Not to hijack the thread but could you share your whole chicken method? I made one the other day and it was totally overcooked. I cooked it under high pressure for 6 minutes/lb and the meat was dried out. Do you use the "poultry" button? When I did a google search pretty much everywhere said at least this long per pound. My friends said they just "wing it." =) I don't know if it would have helped if I put the metal rack in? The recipe called for browning it first and then pressure cooking, if that helps.
Also do you make beans from dry? If so, could you share how you do that or what website you have found helpful?
1 whole 4lb chicken
1 Tbsp olive oil
1 tsp paprika
1 1/2 cups chicken broth (store bought or other)

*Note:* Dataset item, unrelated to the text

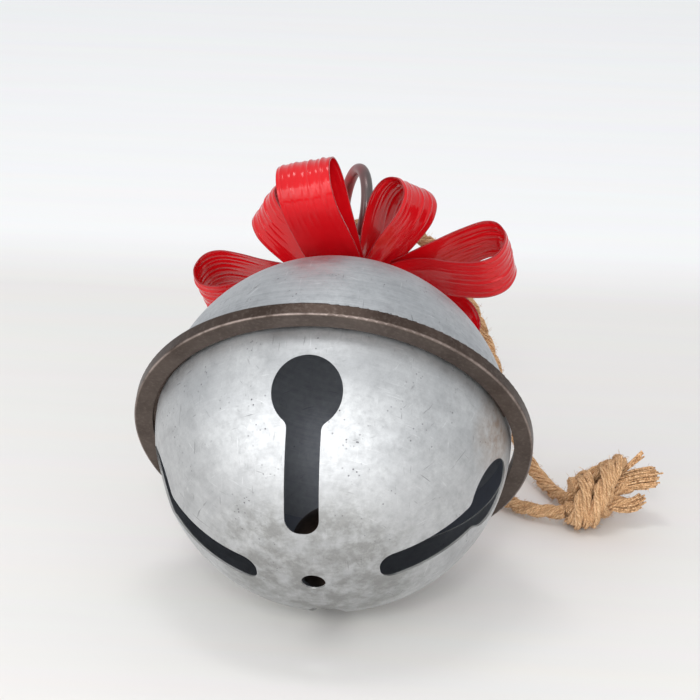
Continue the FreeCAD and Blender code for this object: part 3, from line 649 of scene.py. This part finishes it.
# Each strip: height on the stud, radius of its middle, and its two loops. Each loop: start, raise, azimuth,
# rise, length, bulge, roll, outline, width at the root, and how far along the ribbon opens to its full width.
STRIPS = {
    "bow_strip_low": (90.0, 15.5, [(14.0, 0, -105, 11.8, 71, 14, 5, ROUND, 26, 30),
                                   (14.0, 0, 42, 15, 62, 13, 0, ROUND, 10, 40)]),
    "bow_strip_middle": (90.8, 13.0, [(11.5, 9, -190, 1.6, 72.5, 12, 0, NECKED, 13, 40),
                                      (11.5, 10, -10, 5.7, 71.5, 13.5, 0, NECKED, 13, 40)]),
    "bow_strip_high": (91.6, 10.5, [(9.0, 0, -150, 42.5, 59, 12, 0, ROUND, 15, 30),
                                    (9.0, 0, -54, 41.5, 57, 10.5, 28, ROUND, 14, 30)]),
}
for number, (node, (height, middle, loops)) in enumerate(STRIPS.items()):
    mesh = bmesh.new()
    disc(mesh, height, height + STRIP_SHEET, STUD_HOLE, middle)
    for index, (start, raised, azimuth, rise, length, bulge, roll, outline, root, fan) in enumerate(loops):
        base = loop_base(start, height + STRIP_SHEET / 2 + raised, azimuth, rise, roll)
        ribbon(mesh, base, outline, length, bulge, root, fan, 10 * number + index)
    bmesh.ops.recalc_face_normals(mesh, faces=mesh.faces)
    data = bpy.data.meshes.new(node)
    mesh.to_mesh(data)
    mesh.free()
    data.shade_smooth()
    data.materials.append(ENAMEL)
    bow = bpy.data.objects.new(node.replace("bow_strip", "ribbon"), data)
    scene.collection.objects.link(bow)
    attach(bow, "bell")
    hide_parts(node)
    print(bow.name, len(data.polygons), "faces")

# %% [markdown]
# ## Metal finishes
# Galvanised sheet is dull silver with cloudy patches, fine brush lines and small pits. Patterns are laid out on
# the bell's own axes, because the brushing and the wear follow the bell and not the floor it lies on.

# %% Positions on the bell, for the materials
def bell_vector(tree):
    """The shading point in the bell's own axes."""
    turn = Matrix.Rotation(LEAN, 3, "X")
    return add(tree, "ShaderNodeMapping", {"Vector": add(tree, "ShaderNodeTexCoord").outputs["Object"],
               "Location": -(turn @ centre), "Rotation": (LEAN, 0, 0)}, vector_type="POINT").outputs["Vector"]


def stretched(tree, vector, scale, detail=4.0, roughness=0.6, turn=(0, 0, 0)):
    """Noise drawn out along some axes."""
    moved = add(tree, "ShaderNodeMapping", {"Vector": vector, "Scale": scale, "Rotation": turn},
                vector_type="POINT")
    return add(tree, "ShaderNodeTexNoise", {"Vector": moved, "Scale": 1.0, "Detail": detail,
                                            "Roughness": roughness}).outputs["Fac"]


def blend_colour(tree, amount, first, second, mode="MIX"):
    first = first if isinstance(first, bpy.types.NodeSocket) else (*first, 1)
    second = second if isinstance(second, bpy.types.NodeSocket) else (*second, 1)
    return add(tree, "ShaderNodeMixRGB", {"Fac": amount, "Color1": first, "Color2": second},
               blend_type=mode).outputs[0]


def remap(tree, value, low, high, new_low, new_high):
    return add(tree, "ShaderNodeMapRange", {"Value": value, "From Min": low, "From Max": high, "To Min": new_low,
                                            "To Max": new_high}).outputs["Result"]


# %% Galvanised sheet
# How fast the noise changes along each axis, and how it is turned: one row for each way the scratches run.
SCRATCH_WAYS = [((900, 60, 60), (0.3, 0.5, 0.2)), ((60, 900, 60), (0.9, 0.1, 0.6)),
                ((60, 60, 900), (0.4, 1.1, 0.0))]


def scratches(tree, vector, low, high):
    """Thin lines that run three ways across the sheet, from 0 between them to 1 on them."""
    lines = 0.0
    for scale, turn in SCRATCH_WAYS:
        one = remap(tree, stretched(tree, vector, scale, 2.0, 0.6, turn), low, high, 0, 1)
        lines = calc(tree, "MAXIMUM", lines, one)
    return lines


def cut_edge(tree):
    """1 on the sheet's cut edges, where the surface no longer faces away from the bell's centre."""
    given = add(tree, "ShaderNodeTexCoord")
    outward = add(tree, "ShaderNodeVectorMath", {0: given.outputs["Object"], 1: tuple(centre)},
                  operation="SUBTRACT")
    outward = add(tree, "ShaderNodeVectorMath", {0: outward.outputs[0]}, operation="NORMALIZE")
    facing = add(tree, "ShaderNodeVectorMath", {0: outward.outputs[0], 1: given.outputs["Normal"]},
                 operation="DOT_PRODUCT").outputs["Value"]
    return remap(tree, calc(tree, "ABSOLUTE", facing), 0.45, 0.7, 1, 0)


def galvanised(name, pale, dark, streaks, rust_and_pole_shade):
    """Cloudy zinc with brush lines, scratches and pits, a dark slate inner face as painted shade and pale cut
    edges as painted highlight; the lower shell's also has rust and painted shade darkening its pole.
    """
    material, tree, shader = new_material(name, Metallic=1.0)
    vector = bell_vector(tree)
    radius = add(tree, "ShaderNodeVectorMath", {0: vector}, operation="LENGTH").outputs["Value"]
    clouds = stretched(tree, vector, (28, 28, 40), 6.0, 0.62)
    spangle = stretched(tree, vector, (240, 240, 240), 5.0, 0.7)
    blotches = stretched(tree, vector, (90, 90, 90), 5.0, 0.7)
    brushed = stretched(tree, vector, (18, 18, 900), 4.0, 0.7)
    colour = blend_colour(tree, remap(tree, clouds, 0.35, 0.65, 0, 1), dark, pale)
    colour = blend_colour(tree, remap(tree, spangle, 0.3, 0.7, 0.0, 0.5), colour, [0.72 * c for c in dark])
    colour = blend_colour(tree, remap(tree, blotches, 0.5, 0.66, 0.0, 0.35), colour, [0.62 * c for c in dark])
    colour = blend_colour(tree, remap(tree, brushed, 0.35, 0.7, 0.0, streaks), colour, (0.70, 0.71, 0.72))
    pale_lines = calc(tree, "MULTIPLY", scratches(tree, vector, 0.68, 0.76), 0.35)
    colour = blend_colour(tree, pale_lines, colour, (0.80, 0.81, 0.82))
    other = add(tree, "ShaderNodeVectorMath", {0: vector, 1: (0.31, 0.17, 0.23)}, operation="ADD").outputs[0]
    dark_lines = calc(tree, "MULTIPLY", scratches(tree, other, 0.70, 0.76), 0.7)
    colour = blend_colour(tree, dark_lines, colour, (0.24, 0.24, 0.25))
    pits = add(tree, "ShaderNodeTexVoronoi", {"Vector": vector, "Scale": 420.0, "Randomness": 1.0})
    rare = stretched(tree, vector, (60, 60, 60), 2.0)
    pit = calc(tree, "MULTIPLY", remap(tree, pits.outputs["Distance"], 0.10, 0.24, 1, 0),
               remap(tree, rare, 0.56, 0.66, 0, 1))
    colour = blend_colour(tree, pit, colour, (0.17, 0.17, 0.18))
    if rust_and_pole_shade:
        parts = add(tree, "ShaderNodeSeparateXYZ", {"Vector": vector})
        # painted shade: the sheet is darkened in patches towards the pole
        pole = remap(tree, parts.outputs["Z"], -0.080, -0.068, 0.75, 0.0)
        pole = calc(tree, "MULTIPLY", pole, remap(tree, blotches, 0.38, 0.58, 0.1, 1.0))
        colour = blend_colour(tree, pole, colour, (0.30, 0.30, 0.29))
        rust = add(tree, "ShaderNodeVectorMath", {0: vector, 1: tuple(SHELL * Vector(RUST_PLACE).normalized())},
                   operation="DISTANCE").outputs["Value"]
        rust = calc(tree, "MULTIPLY", remap(tree, rust, 0.006, 0.026, 0.8, 0.0),
                    remap(tree, blotches, 0.35, 0.6, 0.15, 1.0))
        colour = blend_colour(tree, rust, colour, (0.34, 0.25, 0.19))
    # painted shade: the inner face of the sheet, seen through the slots, is coloured dark slate blue for the dim
    # inside of the shell
    inner_face_shade = remap(tree, radius, SHELL - 0.0009, SHELL - 0.0005, 1, 0)     # the sheet's inner face
    edge = cut_edge(tree)
    colour = blend_colour(tree, inner_face_shade, colour, (0.22, 0.24, 0.29))
    # painted highlight: the cut edges are coloured pale grey so they show as a bright thin line
    colour = blend_colour(tree, edge, colour, (0.66, 0.66, 0.65))
    tree.links.new(colour, shader.inputs["Base Color"])
    rough = remap(tree, clouds, 0.3, 0.7, 0.46, 0.60)
    rough = calc(tree, "ADD", rough, remap(tree, spangle, 0.3, 0.7, -0.06, 0.08))
    rough = calc(tree, "ADD", rough, calc(tree, "MULTIPLY", inner_face_shade, 0.15))
    tree.links.new(rough, shader.inputs["Roughness"])
    tree.links.new(remap(tree, inner_face_shade, 0, 1, 1.0, 0.5), shader.inputs["Metallic"])
    height = calc(tree, "ADD", calc(tree, "MULTIPLY", brushed, 0.4), calc(tree, "MULTIPLY", spangle, 0.9))
    height = calc(tree, "SUBTRACT", height, calc(tree, "MULTIPLY", pit, 1.5))
    height = calc(tree, "SUBTRACT", height, calc(tree, "MULTIPLY", dark_lines, 0.8))
    fine = add(tree, "ShaderNodeBump", {"Height": height, "Strength": 0.35, "Distance": 0.0002})
    waves = stretched(tree, vector, (16, 16, 16), 2.5)
    soft = add(tree, "ShaderNodeBump", {"Height": waves, "Strength": 0.45, "Distance": 0.002,
                                        "Normal": fine.outputs["Normal"]})
    tree.links.new(soft.outputs["Normal"], shader.inputs["Normal"])
    return material


def paint(node, material):
    """Give a measured piece its finish."""
    data = nodes[node].data
    if not data.materials:
        data.materials.append(material)
    for index in range(len(data.materials)):
        data.materials[index] = material


RUST_PLACE = (0.93, -0.28, -0.16)      # beside the hoop on the right, as a direction on the bell
paint("lower_shell", galvanised("galvanised_lower", (0.63, 0.64, 0.645), (0.51, 0.52, 0.53), 0.15, True))
paint("upper_shell", galvanised("galvanised_upper", (0.52, 0.535, 0.55), (0.43, 0.445, 0.465), 0.30, False))


# %% Bronzed steel
hoop_points = [BELL.inverted() @ v.co for v in nodes["rim_hoop"].data.vertices]
HOOP_LOW = min(p.z for p in hoop_points)
HOOP_OUTER = max(math.hypot(p.x, p.y) for p in hoop_points)


def bronzed():
    """Dark brown steel; the flat face towards the pole is coloured paler and greyer as painted light, and a pale
    line along that face's outer edge is painted highlight and partly wear.
    """
    material, tree, shader = new_material("bronzed_steel", Metallic=0.85)
    vector = bell_vector(tree)
    parts = add(tree, "ShaderNodeSeparateXYZ", {"Vector": vector})
    flat = add(tree, "ShaderNodeVectorMath", {0: vector, 1: (1, 1, 0)}, operation="MULTIPLY").outputs[0]
    reach = add(tree, "ShaderNodeVectorMath", {0: flat}, operation="LENGTH").outputs["Value"]
    clouds = stretched(tree, vector, (45, 45, 45), 6.0, 0.65)
    fine = stretched(tree, vector, (500, 500, 500), 3.0)
    colour = blend_colour(tree, remap(tree, clouds, 0.3, 0.7, 0, 1), (0.042, 0.027, 0.021), (0.090, 0.064, 0.052))
    # painted light: the flat face towards the pole, turned to the front, gets a paler, greyer copy of the same
    # brown
    face = remap(tree, parts.outputs["Z"], HOOP_LOW + 0.0002, HOOP_LOW + 0.0006, 1, 0)
    pale = blend_colour(tree, remap(tree, clouds, 0.3, 0.7, 0, 1), (0.062, 0.044, 0.036), (0.120, 0.094, 0.080))
    colour = blend_colour(tree, face, colour, pale)
    colour = blend_colour(tree, remap(tree, fine, 0.5, 0.75, 0.0, 0.4), colour, (0.18, 0.145, 0.125))
    # painted highlight, partly wear: a pale line in patches along the outer edge of the flat face
    edge_wear_and_highlight = calc(tree, "MULTIPLY", remap(tree, reach, HOOP_OUTER - 0.0011, HOOP_OUTER - 0.0004, 0, 1),
                remap(tree, parts.outputs["Z"], HOOP_LOW + 0.0004, HOOP_LOW + 0.0012, 1, 0))
    edge_wear_and_highlight = calc(tree, "MULTIPLY", edge_wear_and_highlight, remap(tree, clouds, 0.38, 0.66, 0.05, 0.8))
    colour = blend_colour(tree, edge_wear_and_highlight, colour, (0.52, 0.43, 0.39))
    tree.links.new(colour, shader.inputs["Base Color"])
    tree.links.new(remap(tree, clouds, 0.3, 0.7, 0.34, 0.5), shader.inputs["Roughness"])
    bump = add(tree, "ShaderNodeBump", {"Height": fine, "Strength": 0.25, "Distance": 0.0003})
    tree.links.new(bump.outputs["Normal"], shader.inputs["Normal"])
    return material


BRONZED = bronzed()
for node in ("rim_hoop", "hoop_weld_1", "hoop_weld_2", "hoop_weld_3", "hoop_weld_4"):
    paint(node, BRONZED)


# %% Ring steel with red overspray
def overspray():
    """Dark steel with a mist of red on its left side."""
    material, tree, shader = new_material("ring_steel", Metallic=0.7, Roughness=0.35)
    vector = bell_vector(tree)
    parts = add(tree, "ShaderNodeSeparateXYZ", {"Vector": vector})
    cloud = stretched(tree, vector, (120, 120, 120), 5.0, 0.6)
    left = remap(tree, parts.outputs["X"], 0.004, -0.008, 0, 1)
    amount = calc(tree, "MULTIPLY", left, remap(tree, cloud, 0.25, 0.6, 0.35, 1.0))
    colour = blend_colour(tree, cloud, (0.09, 0.075, 0.075), (0.18, 0.155, 0.15))
    colour = blend_colour(tree, amount, colour, (0.34, 0.035, 0.04))
    tree.links.new(colour, shader.inputs["Base Color"])
    tree.links.new(remap(tree, cloud, 0.3, 0.7, 0.28, 0.45), shader.inputs["Roughness"])
    return material


OVERSPRAY = overspray()
paint("hanging_ring", OVERSPRAY)
paint("eye_stud", OVERSPRAY)


# %% Zinc fasteners and the ball
def plain_metal(name, pale, dark, roughness):
    """Bare metal with soft cloudy patches between two tones."""
    material, tree, shader = new_material(name, Metallic=1.0)
    vector = bell_vector(tree)
    cloud = stretched(tree, vector, (150, 150, 150), 5.0, 0.65)
    tree.links.new(blend_colour(tree, remap(tree, cloud, 0.3, 0.7, 0, 1), dark, pale), shader.inputs["Base Color"])
    tree.links.new(remap(tree, cloud, 0.3, 0.7, roughness - 0.08, roughness + 0.1), shader.inputs["Roughness"])
    bump = add(tree, "ShaderNodeBump", {"Height": cloud, "Strength": 0.15, "Distance": 0.0003})
    tree.links.new(bump.outputs["Normal"], shader.inputs["Normal"])
    return material


ZINC = plain_metal("zinc_fastener", (0.55, 0.55, 0.55), (0.38, 0.38, 0.38), 0.35)
for node in ("crown_washer", "inner_washer", "hex_nut"):
    paint(node, ZINC)
paint("jingle_ball", plain_metal("ball_steel", (0.16, 0.115, 0.09), (0.07, 0.05, 0.04), 0.42))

1/4 tsp ground black pepper
2 tbsp lemon juice
1/2 tsp sea salt
Mix all seasonings you want to use together in a small bowl. Rub the seasoning onto the chicken. Preheat the oil in the pressure cooker. Add chicken, breast side down, and cook for 5 minutes. Flip the chicken and add broth, and lemon juice. Lock the pressure cooker lid and set for 30 minutes on high pressure. Let the pressure release naturally. After removing the chicken, let it stand for five minutes before carving.
I actually cook my chicken longer than 30 minutes because I like it really tender and falling off the bone. I don't use a poultry button...I use manual, then set my time. I also don't use any kind of rack. I'm not sure why yours would be dry and overcooked, though. My recipe sounds like pretty much what you are doing.
For beans...I don't use the cooking times in the Instant Pot recipe book. I like soft-cooked beans and the times that I use are just what I have found by trial and error, and based on how soft I like the beans. I just rinse a pound or so of beans in a colander. I don't even soak them overnight. Pick out any bad beans and put the rest in the pot. Add water until the water level is about two inches over the beans. I use my index finger....I level the beans out in the pot, then hold my index finger right over the top of the beans. I fill the pot until the water comes about halfway up my index finger. Add any salt, pepper, olive oil, or other seasonings. Use "manual" to set the time. Let them release naturally. Here are the times I've come up with for different beans:
Chic peas 50 min
Pinto beans 70 min
Northern beans 70 min
Black beans 50 min
If the beans are too soft for you, just decrease the time next time you cook beans, and, if they come out perfect, write it down so you remember the next time!
You can add chopped onions and a pinch of cayenne to pinto beans...that's good. I don't use bacon grease or ham, but you could if you want.
OP, I hope you don't mind that I posted these!!!